Newt Gingrich believed that the brand of politics Bob Michel practiced had contributed to House Republicans’ 40-year sojourn in the political desert. Gingrich decided to change this, starting with Republicans’ vocabulary and tactics. This proved effective, but at the cost of rising incivility and declining cooperation between the political parties. Once the use of terms such as “corruption,” “disgrace” and “traitor” becomes routine in Congress, the intense personal antipathy these words express is bound to trickle down to rank-and-file party identifiers.
What’s the point of electing Republicans if they’re not barbarians?
On Nov. 5, North Carolina will determine whether a slate of Republican candidates who believe that the 2020 election was stolen, who dismiss Trump’s 91 felony charges and who are eager to be led by the most prodigiousliar in the history of the presidency, can win in a battleground state.
Pope McCorkle, a Democratic consultant and professor at Duke’s Sanford School of Public Policy, argued in an email that the results of this year’s Republican primary election on March 5 demonstrate that “the North Carolina G.O.P. is now a MAGA party. With the gubernatorial nomination of Mark Robinson, the N.C. G.O.P. is clearly in the running for the most MAGA party in the nation.”
As they are elsewhere, MAGA leaders in North Carolina are confrontational.
In February 2018, Robinson, the first Black lieutenant governor of the state, described on Facebook his view of survivors of school shootings who then publicly call for gun control. They are “media prosti-tots” who suffer from “the liberal syndrome of rectal cranial inversion mixed with a healthy dose of just plain evil and stupid permeating your hallways.”
In a March 2018 posting on Facebook, Robinson declared: “This foolishness about Hitler disarming MILLIONS of Jews and then marching them off to concentration camps is a bunch of hogwash.”
In an October 2021 sermon in a North Carolina church, Robinson told parishioners, “There’s no reason anybody anywhere in America should be telling any child about transgenderism, homosexuality, any of that filth. And yes, I called it filth.”
There are many ways to express MAGA extremism.
On May 13, 2020, Michele Morrow, the Republican nominee for North Carolina Superintendent of Public Schools, responded on X (formerly Twitter) to a suggestion that Barack Obama be sent to the Guantánamo Bay detention camp on charges of treason. Morrow’s counterproposal?
I prefer a Pay Per View of him in front of the firing squad. I do not want to waste another dime on supporting his life. We could make some money back from televising his death.

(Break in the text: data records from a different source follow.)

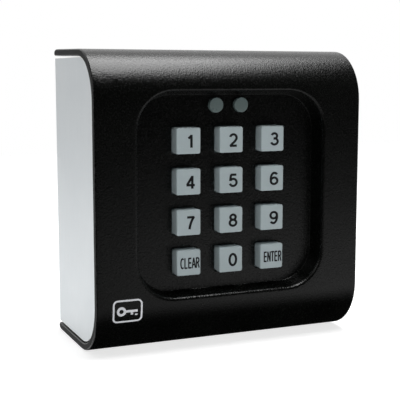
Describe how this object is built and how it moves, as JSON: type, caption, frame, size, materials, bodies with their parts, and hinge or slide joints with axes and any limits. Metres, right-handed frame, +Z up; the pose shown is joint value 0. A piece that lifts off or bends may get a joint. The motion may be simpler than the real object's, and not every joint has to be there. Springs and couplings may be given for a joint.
{
  "type": "keypad access reader",
  "caption": "Wall-mounted keypad access reader: black bent cover with a square recess of number keys and indicator windows, over a silver sheet chassis holding the lock-control board.",
  "frame": {"origin": "centre of the wall screw pattern, on the wall face of the back plate", "axes": "+X to the right seen from the front, +Y into the wall, +Z up"},
  "size_m": [0.1, 0.05, 0.1044],
  "materials": {
    "cover_black": "black textured powder coat",
    "chassis_silver": "satin silver anodised sheet",
    "lens_smoke": "smoked grey light window",
    "led_red": "tinted clear epoxy",
    "led_green": "tinted clear epoxy",
    "silicone": "translucent matte silicone",
    "key_grey": "fine matte moulded keycap grey",
    "board_green": "green solder resist",
    "screw_steel": "zinc plated",
    "spring_steel": "drawn wire",
    "brass": "turned",
    "chip_black": "moulded epoxy",
    "tin_can": "drawn metal can",
    "capacitor_sleeve": "shrunk sleeve",
    "relay_blue": "moulded case",
    "terminal_green": "moulded polyamide",
    "jumper_red": "moulded",
    "connector_ivory": "moulded polyamide",
    "ribbon_grey": "flat ribbon insulation",
    "plunger_orange": "moulded acetal",
    "grommet_rubber": "soft black rubber"
  },
  "bodies": {
    "housing": {"front_cover": "cover_black", "rear_chassis": "chassis_silver", "lens_left": "lens_smoke", "lens_right": "lens_smoke", "led_red": "led_red", "led_green": "led_green", "key_mat": "silicone", "keypad_board": "board_green", "keypad_screws": "screw_steel", "main_board": "board_green", "board_standoffs": "brass", "board_screws": "screw_steel", "microcontroller": "chip_black", "crystal": "tin_can", "voltage_regulator": "chip_black", "bridge_rectifier": "chip_black", "capacitors": "capacitor_sleeve", "relay": "relay_blue", "buzzer": "chip_black", "terminal_block": "terminal_green", "terminal_screws": "screw_steel", "config_header": "chip_black", "config_jumper": "jumper_red", "main_connector": "connector_ivory", "keypad_connector": "connector_ivory", "ribbon_cable": "ribbon_grey", "tamper_housing": "chip_black", "tamper_spring": "spring_steel", "cable_grommet": "grommet_rubber", "cover_screws": "screw_steel"},
    "key_1_body": {"key_1": "key_grey"},
    "key_2_body": {"key_2": "key_grey"},
    "key_3_body": {"key_3": "key_grey"},
    "key_4_body": {"key_4": "key_grey"},
    "key_5_body": {"key_5": "key_grey"},
    "key_6_body": {"key_6": "key_grey"},
    "key_7_body": {"key_7": "key_grey"},
    "key_8_body": {"key_8": "key_grey"},
    "key_9_body": {"key_9": "key_grey"},
    "key_clear_body": {"key_clear": "key_grey"},
    "key_0_body": {"key_0": "key_grey"},
    "key_enter_body": {"key_enter": "key_grey"},
    "tamper_plunger_body": {"tamper_plunger": "plunger_orange"}
  },
  "joints": [
    {"name": "key_1_press", "type": "slide", "parent": "housing", "child": "key_1_body", "axis": [0, 1, 0], "range_m": [0, 0.0012], "stiffness_N_per_m": 400, "springref_m": -0.001, "deforming": ["key_mat"]},
    {"name": "key_2_press", "type": "slide", "parent": "housing", "child": "key_2_body", "axis": [0, 1, 0], "range_m": [0, 0.0012], "stiffness_N_per_m": 400, "springref_m": -0.001, "deforming": ["key_mat"]},
    {"name": "key_3_press", "type": "slide", "parent": "housing", "child": "key_3_body", "axis": [0, 1, 0], "range_m": [0, 0.0012], "stiffness_N_per_m": 400, "springref_m": -0.001, "deforming": ["key_mat"]},
    {"name": "key_4_press", "type": "slide", "parent": "housing", "child": "key_4_body", "axis": [0, 1, 0], "range_m": [0, 0.0012], "stiffness_N_per_m": 400, "springref_m": -0.001, "deforming": ["key_mat"]},
    {"name": "key_5_press", "type": "slide", "parent": "housing", "child": "key_5_body", "axis": [0, 1, 0], "range_m": [0, 0.0012], "stiffness_N_per_m": 400, "springref_m": -0.001, "deforming": ["key_mat"]},
    {"name": "key_6_press", "type": "slide", "parent": "housing", "child": "key_6_body", "axis": [0, 1, 0], "range_m": [0, 0.0012], "stiffness_N_per_m": 400, "springref_m": -0.001, "deforming": ["key_mat"]},
    {"name": "key_7_press", "type": "slide", "parent": "housing", "child": "key_7_body", "axis": [0, 1, 0], "range_m": [0, 0.0012], "stiffness_N_per_m": 400, "springref_m": -0.001, "deforming": ["key_mat"]},
    {"name": "key_8_press", "type": "slide", "parent": "housing", "child": "key_8_body", "axis": [0, 1, 0], "range_m": [0, 0.0012], "stiffness_N_per_m": 400, "springref_m": -0.001, "deforming": ["key_mat"]},
    {"name": "key_9_press", "type": "slide", "parent": "housing", "child": "key_9_body", "axis": [0, 1, 0], "range_m": [0, 0.0012], "stiffness_N_per_m": 400, "springref_m": -0.001, "deforming": ["key_mat"]},
    {"name": "key_clear_press", "type": "slide", "parent": "housing", "child": "key_clear_body", "axis": [0, 1, 0], "range_m": [0, 0.0012], "stiffness_N_per_m": 400, "springref_m": -0.001, "deforming": ["key_mat"]},
    {"name": "key_0_press", "type": "slide", "parent": "housing", "child": "key_0_body", "axis": [0, 1, 0], "range_m": [0, 0.0012], "stiffness_N_per_m": 400, "springref_m": -0.001, "deforming": ["key_mat"]},
    {"name": "key_enter_press", "type": "slide", "parent": "housing", "child": "key_enter_body", "axis": [0, 1, 0], "range_m": [0, 0.0012], "stiffness_N_per_m": 400, "springref_m": -0.001, "deforming": ["key_mat"]},
    {"name": "tamper_press", "type": "slide", "parent": "housing", "child": "tamper_plunger_body", "axis": [0, 1, 0], "range_m": [0, 0.0006], "stiffness_N_per_m": 300, "springref_m": -0.002, "deforming": ["tamper_spring"]}
  ]
}
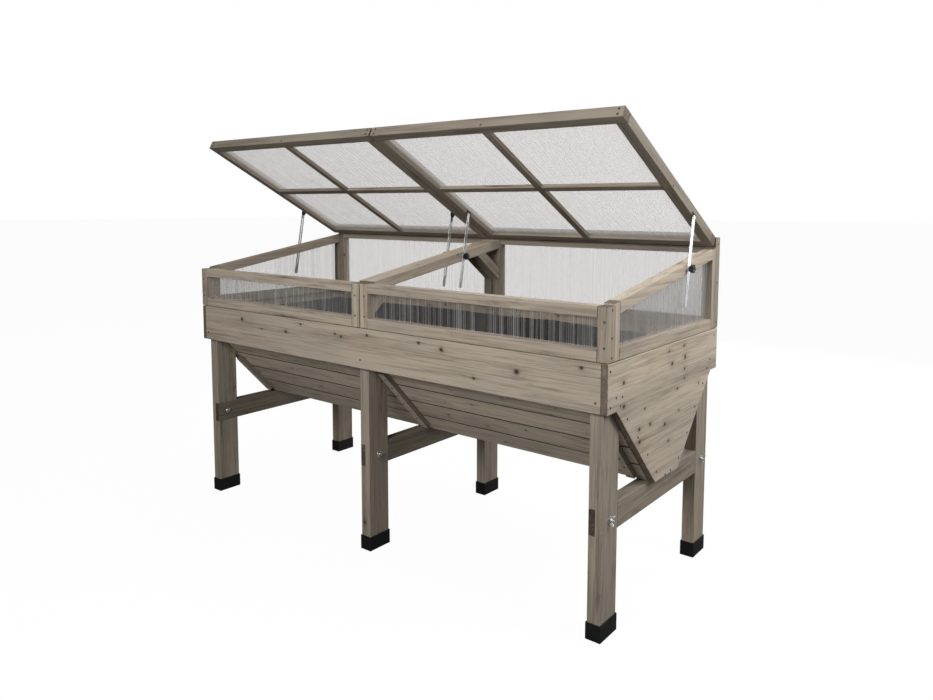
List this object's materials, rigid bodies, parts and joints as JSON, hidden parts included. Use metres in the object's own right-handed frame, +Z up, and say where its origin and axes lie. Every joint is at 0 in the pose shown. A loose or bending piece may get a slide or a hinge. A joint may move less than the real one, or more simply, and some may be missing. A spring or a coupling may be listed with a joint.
{
  "type": "cold frame",
  "caption": "Glazed timber cold frame on a raised V-shaped trough planter with legs; glazed lids hinge up at the back and slotted stays hold them open.",
  "frame": {"origin": "on the ground, under the middle of the planter", "axes": "+X to the right along the trough, +Y towards the hinged back, +Z up"},
  "size_m": [1.8424, 0.744, 1.3959],
  "materials": {
    "planter_wood": "grey-washed softwood with knots, matt",
    "frame_wood": "grey-washed softwood with knots, matt",
    "foot_rubber": "black, matt",
    "liner_fabric": "black non-woven fabric, matt",
    "glazing": "translucent white twin-wall sheet with fine flutes",
    "bracket_steel": "black, semi-gloss",
    "stay_steel": "bright zinc plate",
    "knob_plastic": "black, satin"
  },
  "bodies": {
    "planter": {"leg_front_left": "planter_wood", "leg_front_mid": "planter_wood", "leg_front_right": "planter_wood", "leg_back_left": "planter_wood", "leg_back_mid": "planter_wood", "leg_back_right": "planter_wood", "foot_front_left": "foot_rubber", "foot_front_mid": "foot_rubber", "foot_front_right": "foot_rubber", "foot_back_left": "foot_rubber", "foot_back_mid": "foot_rubber", "foot_back_right": "foot_rubber", "stretcher_left": "planter_wood", "stretcher_mid": "planter_wood", "stretcher_right": "planter_wood", "apron_front": "planter_wood", "apron_back": "planter_wood", "end_panel_left": "planter_wood", "end_panel_right": "planter_wood", "trough_slat_front_1": "planter_wood", "trough_slat_front_2": "planter_wood", "trough_slat_front_3": "planter_wood", "trough_slat_front_4": "planter_wood", "trough_slat_back_1": "planter_wood", "trough_slat_back_2": "planter_wood", "trough_slat_back_3": "planter_wood", "trough_slat_back_4": "planter_wood", "trough_base": "planter_wood", "trough_liner": "liner_fabric", "front_frame_left": "frame_wood", "front_frame_right": "frame_wood", "back_frame_left": "frame_wood", "back_frame_right": "frame_wood", "end_frame_left": "frame_wood", "end_frame_right": "frame_wood", "front_pane_left": "glazing", "front_pane_right": "glazing", "back_pane_left": "glazing", "back_pane_right": "glazing", "end_pane_left": "glazing", "end_pane_right": "glazing", "mid_rail": "frame_wood", "mid_rail_back_brace": "frame_wood", "mid_rail_front_brace": "frame_wood"},
    "lid_left": {"lid_frame_left": "frame_wood", "lid_pane_left": "glazing", "stay_bracket_left_outer": "bracket_steel", "stay_bracket_left_inner": "bracket_steel"},
    "lid_right": {"lid_frame_right": "frame_wood", "lid_pane_right": "glazing", "stay_bracket_right_outer": "bracket_steel", "stay_bracket_right_inner": "bracket_steel"},
    "stay_arm_left_outer": {"stay_left_outer": "stay_steel"},
    "stay_arm_left_inner": {"stay_left_inner": "stay_steel"},
    "stay_arm_right_outer": {"stay_right_outer": "stay_steel"},
    "stay_arm_right_inner": {"stay_right_inner": "stay_steel"},
    "clamp_left_outer": {"stay_knob_left_outer": "knob_plastic"},
    "clamp_left_inner": {"stay_knob_left_inner": "knob_plastic"},
    "clamp_right_outer": {"stay_knob_right_outer": "knob_plastic"},
    "clamp_right_inner": {"stay_knob_right_inner": "knob_plastic"}
  },
  "joints": [
    {"name": "lid_left_hinge", "type": "hinge", "parent": "planter", "child": "lid_left", "pos_m": [-0.4515, 0.334, 1.046], "axis": [-1, 0, 0], "range_deg": [-38, 21.5]},
    {"name": "lid_right_hinge", "type": "hinge", "parent": "planter", "child": "lid_right", "pos_m": [0.4515, 0.334, 1.046], "axis": [-1, 0, 0], "range_deg": [-38, 21.5]},
    {"name": "stay_left_outer_pivot", "type": "hinge", "parent": "lid_left", "child": "stay_arm_left_outer", "pos_m": [-0.903, 0.13902, 1.11244], "axis": [1, 0, 0], "range_deg": [-29.7, 16.8]},
    {"name": "stay_left_inner_pivot", "type": "hinge", "parent": "lid_left", "child": "stay_arm_left_inner", "pos_m": [-0.039, 0.13902, 1.11244], "axis": [1, 0, 0], "range_deg": [-29.7, 16.8]},
    {"name": "stay_right_outer_pivot", "type": "hinge", "parent": "lid_right", "child": "stay_arm_right_outer", "pos_m": [0.903, 0.13902, 1.11244], "axis": [1, 0, 0], "range_deg": [-29.7, 16.8]},
    {"name": "stay_right_inner_pivot", "type": "hinge", "parent": "lid_right", "child": "stay_arm_right_inner", "pos_m": [0.039, 0.13902, 1.11244], "axis": [1, 0, 0], "range_deg": [-29.7, 16.8]},
    {"name": "stay_knob_left_outer_turn", "type": "hinge", "parent": "planter", "child": "clamp_left_outer", "pos_m": [-0.905, 0.112, 0.961], "axis": [-1, 0, 0], "range_deg": [-180, 180]},
    {"name": "stay_knob_left_inner_turn", "type": "hinge", "parent": "planter", "child": "clamp_left_inner", "pos_m": [-0.041, 0.112, 0.961], "axis": [-1, 0, 0], "range_deg": [-180, 180]},
    {"name": "stay_knob_right_outer_turn", "type": "hinge", "parent": "planter", "child": "clamp_right_outer", "pos_m": [0.905, 0.112, 0.961], "axis": [1, 0, 0], "range_deg": [-180, 180]},
    {"name": "stay_knob_right_inner_turn", "type": "hinge", "parent": "planter", "child": "clamp_right_inner", "pos_m": [0.041, 0.112, 0.961], "axis": [1, 0, 0], "range_deg": [-180, 180]}
  ],
  "couplings": [
    {"joint": "stay_left_outer_pivot", "follows": "lid_left_hinge", "ratio": 0.78},
    {"joint": "stay_left_inner_pivot", "follows": "lid_left_hinge", "ratio": 0.78},
    {"joint": "stay_right_outer_pivot", "follows": "lid_right_hinge", "ratio": 0.78},
    {"joint": "stay_right_inner_pivot", "follows": "lid_right_hinge", "ratio": 0.78}
  ]
}
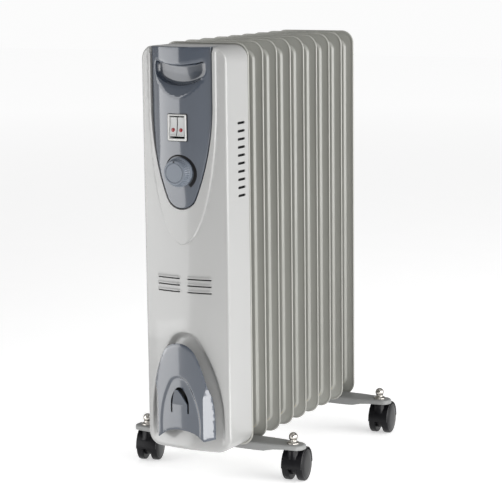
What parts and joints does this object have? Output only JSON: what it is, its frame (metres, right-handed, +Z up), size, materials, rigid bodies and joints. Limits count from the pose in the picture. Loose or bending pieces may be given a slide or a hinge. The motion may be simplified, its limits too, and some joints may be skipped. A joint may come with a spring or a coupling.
{
  "type": "oil filled radiator heater",
  "caption": "Finned oil filled radiator heater on swivel casters, with a crowned control cover, twin rocker switches, a thermostat knob and a cord tidy.",
  "frame": {"origin": "on the floor, at the centre of the rectangle of the four caster stems", "axes": "+X to the heater's right as seen from the front, -Y out of the control cover's front face, +Z up"},
  "size_m": [0.2949, 0.4631, 0.642],
  "materials": {
    "fin_paint": "satin",
    "cover_paint": "satin",
    "foot_paint": "satin",
    "panel_plastic": "glossy",
    "tidy_plastic": "satin",
    "bezel_plastic": "satin",
    "rocker_plastic": "satin",
    "lens_plastic": "glossy",
    "knob_plastic": "satin",
    "black_plastic": "satin",
    "caster_plastic": "satin",
    "wheel_plastic": "satin",
    "zinc_steel": "zinc plated",
    "nut_chrome": "polished",
    "copper_brass": "plain",
    "gasket_rubber": "matt",
    "heating_oil": "clear liquid"
  },
  "bodies": {
    "radiator": {"fin_1": "fin_paint", "fin_2": "fin_paint", "fin_3": "fin_paint", "fin_4": "fin_paint", "fin_5": "fin_paint", "fin_6": "fin_paint", "fin_7": "fin_paint", "fin_8": "fin_paint", "fin_9": "fin_paint", "oil_charge": "heating_oil", "element_tube": "zinc_steel", "element_gasket": "gasket_rubber", "element_flange": "copper_brass", "element_terminals": "zinc_steel", "heat_shield": "zinc_steel", "standoffs": "zinc_steel", "thermal_cutout": "black_plastic", "terminal_block": "bezel_plastic", "leads": "gasket_rubber", "front_cover": "cover_paint", "control_panel": "panel_plastic", "handle_cup": "panel_plastic", "control_bracket": "zinc_steel", "switch_frame": "bezel_plastic", "switch_body": "black_plastic", "switch_pin": "zinc_steel", "thermostat_body": "black_plastic", "thermostat_nut": "zinc_steel", "cord_tidy": "tidy_plastic", "cord_gland": "black_plastic", "cover_screws": "zinc_steel", "tidy_screws": "zinc_steel", "foot_front": "foot_paint", "foot_rear": "foot_paint", "u_bolts": "zinc_steel", "wing_nuts": "zinc_steel", "dome_nuts": "nut_chrome", "caster_stems": "zinc_steel"},
    "rocker_left": {"rocker_left": "rocker_plastic", "lens_left": "lens_plastic"},
    "rocker_right": {"rocker_right": "rocker_plastic", "lens_right": "lens_plastic"},
    "thermostat": {"thermostat_knob": "knob_plastic", "thermostat_shaft": "zinc_steel"},
    "front_left_caster": {"front_left_hood": "caster_plastic", "front_left_axle": "zinc_steel"},
    "front_left_left_wheel": {"front_left_left_wheel": "wheel_plastic"},
    "front_left_right_wheel": {"front_left_right_wheel": "wheel_plastic"},
    "front_right_caster": {"front_right_hood": "caster_plastic", "front_right_axle": "zinc_steel"},
    "front_right_left_wheel": {"front_right_left_wheel": "wheel_plastic"},
    "front_right_right_wheel": {"front_right_right_wheel": "wheel_plastic"},
    "rear_left_caster": {"rear_left_hood": "caster_plastic", "rear_left_axle": "zinc_steel"},
    "rear_left_left_wheel": {"rear_left_left_wheel": "wheel_plastic"},
    "rear_left_right_wheel": {"rear_left_right_wheel": "wheel_plastic"},
    "rear_right_caster": {"rear_right_hood": "caster_plastic", "rear_right_axle": "zinc_steel"},
    "rear_right_left_wheel": {"rear_right_left_wheel": "wheel_plastic"},
    "rear_right_right_wheel": {"rear_right_right_wheel": "wheel_plastic"}
  },
  "joints": [
    {"name": "rocker_left_tilt", "type": "hinge", "parent": "radiator", "child": "rocker_left", "pos_m": [0, -0.2496, 0.5267], "axis": [1, 0, 0], "range_deg": [0, 16]},
    {"name": "rocker_right_tilt", "type": "hinge", "parent": "radiator", "child": "rocker_right", "pos_m": [0, -0.2496, 0.5267], "axis": [1, 0, 0], "range_deg": [0, 16]},
    {"name": "thermostat_turn", "type": "hinge", "parent": "radiator", "child": "thermostat", "pos_m": [0, -0.2552, 0.463], "axis": [0, -1, 0], "range_deg": [-300, 0]},
    {"name": "front_left_swivel", "type": "hinge", "parent": "radiator", "child": "front_left_caster", "pos_m": [-0.125, -0.1505, 0.04], "axis": [0, 0, 1], "continuous": true},
    {"name": "front_left_left_spin", "type": "hinge", "parent": "front_left_caster", "child": "front_left_left_wheel", "pos_m": [-0.12839, -0.13692, 0.024], "axis": [0.9703, 0.2419, 0], "continuous": true},
    {"name": "front_left_right_spin", "type": "hinge", "parent": "front_left_caster", "child": "front_left_right_wheel", "pos_m": [-0.12839, -0.13692, 0.024], "axis": [0.9703, 0.2419, 0], "continuous": true},
    {"name": "front_right_swivel", "type": "hinge", "parent": "radiator", "child": "front_right_caster", "pos_m": [0.125, -0.1505, 0.04], "axis": [0, 0, 1], "continuous": true},
    {"name": "front_right_left_spin", "type": "hinge", "parent": "front_right_caster", "child": "front_right_left_wheel", "pos_m": [0.12305, -0.13664, 0.024], "axis": [0.9903, 0.1392, 0], "continuous": true},
    {"name": "front_right_right_spin", "type": "hinge", "parent": "front_right_caster", "child": "front_right_right_wheel", "pos_m": [0.12305, -0.13664, 0.024], "axis": [0.9903, 0.1392, 0], "continuous": true},
    {"name": "rear_left_swivel", "type": "hinge", "parent": "radiator", "child": "rear_left_caster", "pos_m": [-0.125, 0.1505, 0.04], "axis": [0, 0, 1], "continuous": true},
    {"name": "rear_left_left_spin", "type": "hinge", "parent": "rear_left_caster", "child": "rear_left_left_wheel", "pos_m": [-0.12305, 0.16436, 0.024], "axis": [0.9903, -0.1392, 0], "continuous": true},
    {"name": "rear_left_right_spin", "type": "hinge", "parent": "rear_left_caster", "child": "rear_left_right_wheel", "pos_m": [-0.12305, 0.16436, 0.024], "axis": [0.9903, -0.1392, 0], "continuous": true},
    {"name": "rear_right_swivel", "type": "hinge", "parent": "radiator", "child": "rear_right_caster", "pos_m": [0.125, 0.1505, 0.04], "axis": [0, 0, 1], "continuous": true},
    {"name": "rear_right_left_spin", "type": "hinge", "parent": "rear_right_caster", "child": "rear_right_left_wheel", "pos_m": [0.12329, 0.1644, 0.024], "axis": [0.9925, 0.1219, 0], "continuous": true},
    {"name": "rear_right_right_spin", "type": "hinge", "parent": "rear_right_caster", "child": "rear_right_right_wheel", "pos_m": [0.12329, 0.1644, 0.024], "axis": [0.9925, 0.1219, 0], "continuous": true}
  ]
}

In Morrow’s world, Obama would be unlikely to die alone. Morrow’s treason execution list, according to a report on CNN, includes North Carolina’s current governor, Roy Cooper, former New York governor, Andrew Cuomo, Representative Ilhan Omar, Hillary Clinton, Senator Chuck Schumer, Anthony Fauci, Bill Gates — and President Biden.
[ ] Vulgar attacks? Check (“prosti-tots” and “rectal cranial inversion”)
[ ] Holocaust denial? Check
[ ] Crazed charges of “treason” with proposed mass public executions? Check
You know what North Carolina needs. It needs “bloodbath” of MAGA jackasses on November 5.
But truth told, I’m not sure that these freshly-minted MAGA/populist “Republicans” will care about a massive voter repudiation so long as meanwhile they performatively own the libs.
Explain this one away
Fuggedabout “bloodbath” blather:
“A Massive Fraud of this type and magnitude allows for the termination of all rules, regulations, and articles, even those found in the Constitution.” Those are Trump’s words, verbatim. He wasn’t talking about Chinese automotive imports.